En la celebrada fábula de Pacubio ignoraba el rey quién de los dos era Orestes, y Pilades decía que él era, para morir en su lugar, y Orestes aseguraba muy de veras que era él, como asi era cierto. Aplaudían los espectadores, siendo fingido, y comentándolo el elocuente Cicerón, agrega: ¿Qué harían si fuese cierto?
¡Llorar!, como lo hicieron sencillos corazones emocionados por espectáculo semejante, pero real aquí. El corazón humano palpita por los mismos sentimientos generosos bajo toda latitud, y lágrimas sinceras fueron el mejor aplauso en esa doble abnegación.
Tan seguro quedaba Iramain de que su amigo no le dejaría colgado, como Neirot de que este su compadre dejaríase fusilar en su reemplazo. Vencido por tanta hidalguía, el enérgico jefe de la reserva en Santiago, á pesar de su omnímoda autoridad, no pudo contrariar la voluntad unánime de la noble población de esa capital.
El escéptico poeta inglés, desencantado de la amistad, exclamaba en sus postrimerías, al caer sobre aquella misma ribera del Ática: «¡Amigo! Ven, mi perro.» Pero por ese mismo tiempo.

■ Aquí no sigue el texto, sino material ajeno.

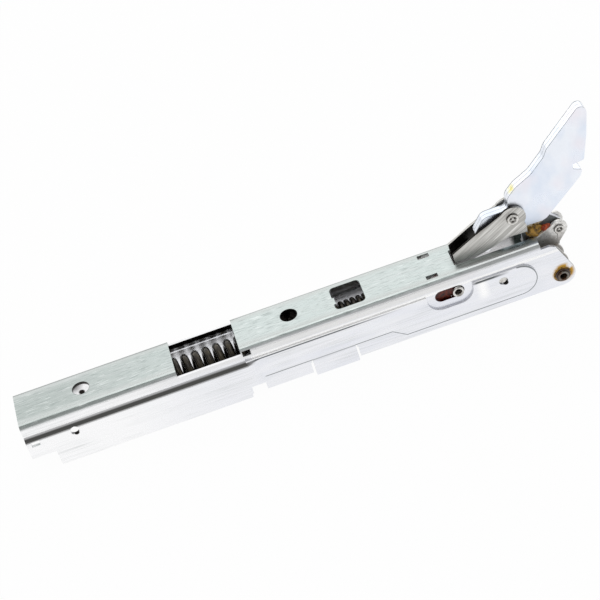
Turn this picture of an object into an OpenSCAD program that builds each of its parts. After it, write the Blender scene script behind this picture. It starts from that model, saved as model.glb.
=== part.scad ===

Castor y Pólux tuvieron sus mejores imitadores á través de la inmensidad y de los siglos en Neirot é Iramain, comprobando una vez más estos humildes gauchos, entre los algarrobales de la provincia quichua, que sobre todas las zonas el corazón humano late con igual nobleza.
¡Bendita, santa amistad, en época tan versátil, en que si bien todos desean tener un buen amigo, pocos, muy pocos son los que se deciden á serlo verdaderos!